### DESCRIPTION OF THE TASK
Reproduce, please, only the lines from the first line below to the line containing "return start +", inclusive.

### DATA PROVIDED
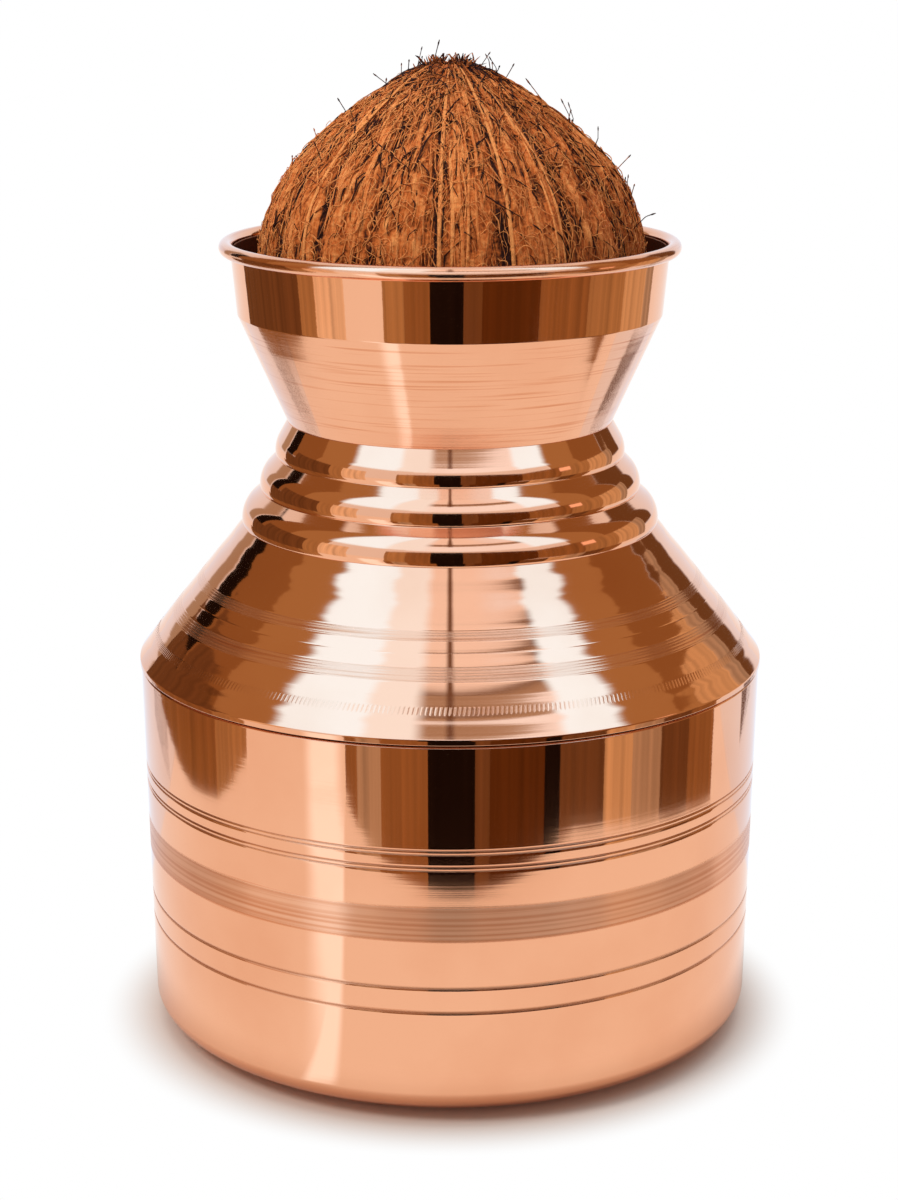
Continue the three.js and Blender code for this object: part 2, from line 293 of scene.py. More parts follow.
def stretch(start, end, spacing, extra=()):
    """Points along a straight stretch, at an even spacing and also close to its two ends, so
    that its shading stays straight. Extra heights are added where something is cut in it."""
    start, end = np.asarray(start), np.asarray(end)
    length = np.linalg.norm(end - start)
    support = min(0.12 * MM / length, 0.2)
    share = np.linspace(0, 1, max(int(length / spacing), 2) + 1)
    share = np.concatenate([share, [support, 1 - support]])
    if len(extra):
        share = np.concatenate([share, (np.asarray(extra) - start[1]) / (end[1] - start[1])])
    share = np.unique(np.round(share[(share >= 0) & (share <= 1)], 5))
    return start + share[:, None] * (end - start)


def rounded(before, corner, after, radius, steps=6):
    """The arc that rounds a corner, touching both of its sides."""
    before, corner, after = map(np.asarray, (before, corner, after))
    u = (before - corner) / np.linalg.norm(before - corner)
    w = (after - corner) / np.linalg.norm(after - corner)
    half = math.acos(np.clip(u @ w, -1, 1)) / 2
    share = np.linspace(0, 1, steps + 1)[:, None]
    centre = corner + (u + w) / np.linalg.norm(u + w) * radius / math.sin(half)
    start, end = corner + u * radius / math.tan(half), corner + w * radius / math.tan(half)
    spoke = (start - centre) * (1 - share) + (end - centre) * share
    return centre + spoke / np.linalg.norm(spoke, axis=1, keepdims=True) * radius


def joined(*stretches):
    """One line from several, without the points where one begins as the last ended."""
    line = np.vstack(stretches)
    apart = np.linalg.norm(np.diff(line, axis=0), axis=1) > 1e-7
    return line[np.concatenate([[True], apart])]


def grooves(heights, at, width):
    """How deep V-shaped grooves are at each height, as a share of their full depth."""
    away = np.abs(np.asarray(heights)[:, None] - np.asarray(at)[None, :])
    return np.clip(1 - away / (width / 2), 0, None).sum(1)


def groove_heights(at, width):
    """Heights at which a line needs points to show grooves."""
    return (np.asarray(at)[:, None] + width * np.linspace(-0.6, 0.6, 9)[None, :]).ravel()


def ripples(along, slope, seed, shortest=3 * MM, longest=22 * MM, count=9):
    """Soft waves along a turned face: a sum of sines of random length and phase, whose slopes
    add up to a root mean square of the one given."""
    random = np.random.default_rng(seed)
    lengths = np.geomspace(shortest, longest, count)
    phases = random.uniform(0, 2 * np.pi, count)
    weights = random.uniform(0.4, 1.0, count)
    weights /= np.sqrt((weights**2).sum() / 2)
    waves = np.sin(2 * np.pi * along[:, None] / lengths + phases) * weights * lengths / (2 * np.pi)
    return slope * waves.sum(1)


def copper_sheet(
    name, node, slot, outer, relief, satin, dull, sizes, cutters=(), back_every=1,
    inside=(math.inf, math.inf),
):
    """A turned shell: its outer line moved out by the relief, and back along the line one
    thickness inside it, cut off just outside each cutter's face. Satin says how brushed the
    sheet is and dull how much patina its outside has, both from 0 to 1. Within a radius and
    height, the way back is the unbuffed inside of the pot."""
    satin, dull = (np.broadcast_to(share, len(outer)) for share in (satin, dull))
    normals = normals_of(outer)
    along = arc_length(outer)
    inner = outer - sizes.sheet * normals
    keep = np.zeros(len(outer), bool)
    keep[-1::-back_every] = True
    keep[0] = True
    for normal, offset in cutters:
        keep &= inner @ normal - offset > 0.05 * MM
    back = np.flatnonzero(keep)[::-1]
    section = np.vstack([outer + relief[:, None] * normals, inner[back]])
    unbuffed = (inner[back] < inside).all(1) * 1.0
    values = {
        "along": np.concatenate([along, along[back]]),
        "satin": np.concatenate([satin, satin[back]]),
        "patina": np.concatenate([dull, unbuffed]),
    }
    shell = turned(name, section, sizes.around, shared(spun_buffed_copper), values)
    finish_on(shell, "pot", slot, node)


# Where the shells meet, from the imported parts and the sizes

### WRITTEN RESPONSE
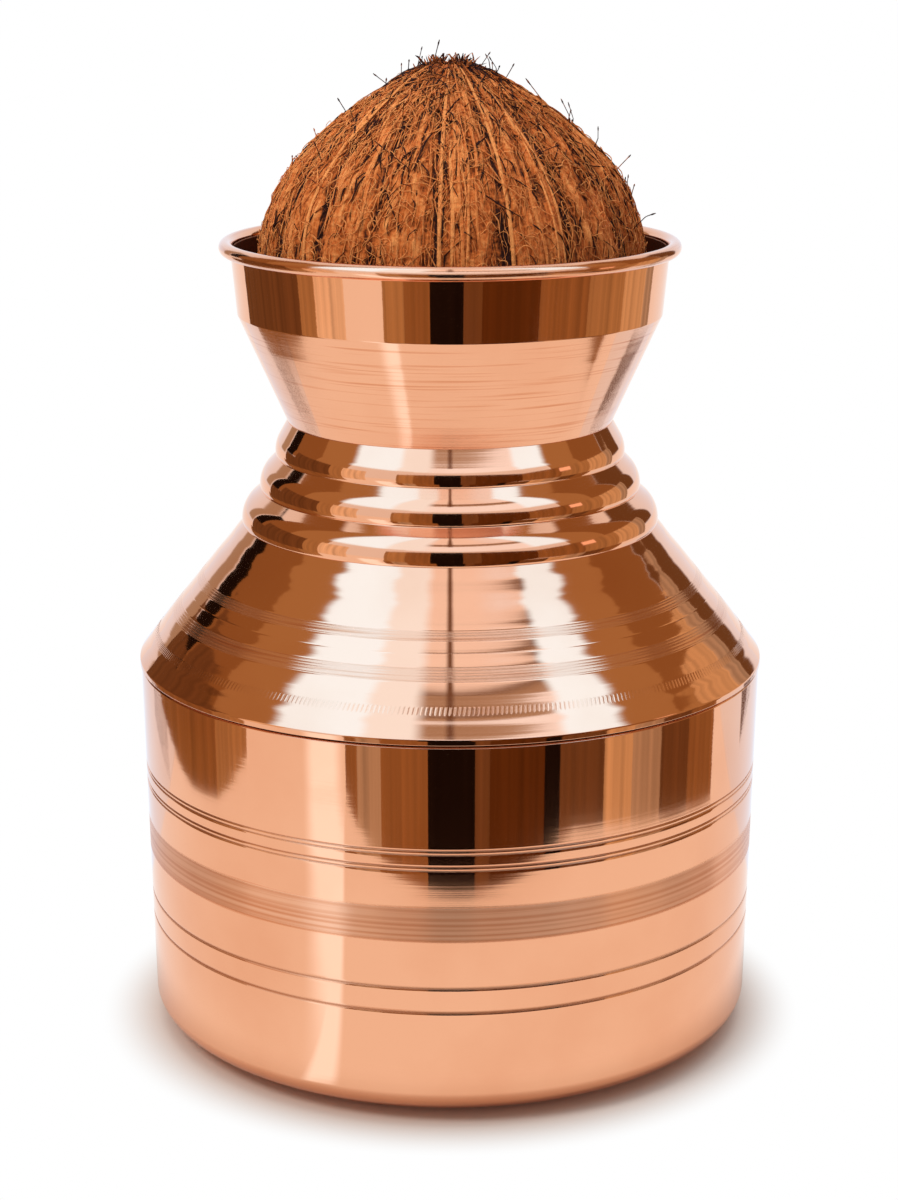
Continue the three.js and Blender code for this object: part 2, from line 293 of scene.py. More parts follow.
def stretch(start, end, spacing, extra=()):
    """Points along a straight stretch, at an even spacing and also close to its two ends, so
    that its shading stays straight. Extra heights are added where something is cut in it."""
    start, end = np.asarray(start), np.asarray(end)
    length = np.linalg.norm(end - start)
    support = min(0.12 * MM / length, 0.2)
    share = np.linspace(0, 1, max(int(length / spacing), 2) + 1)
    share = np.concatenate([share, [support, 1 - support]])
    if len(extra):
        share = np.concatenate([share, (np.asarray(extra) - start[1]) / (end[1] - start[1])])
    share = np.unique(np.round(share[(share >= 0) & (share <= 1)], 5))
    return start + share[:, None] * (end - start)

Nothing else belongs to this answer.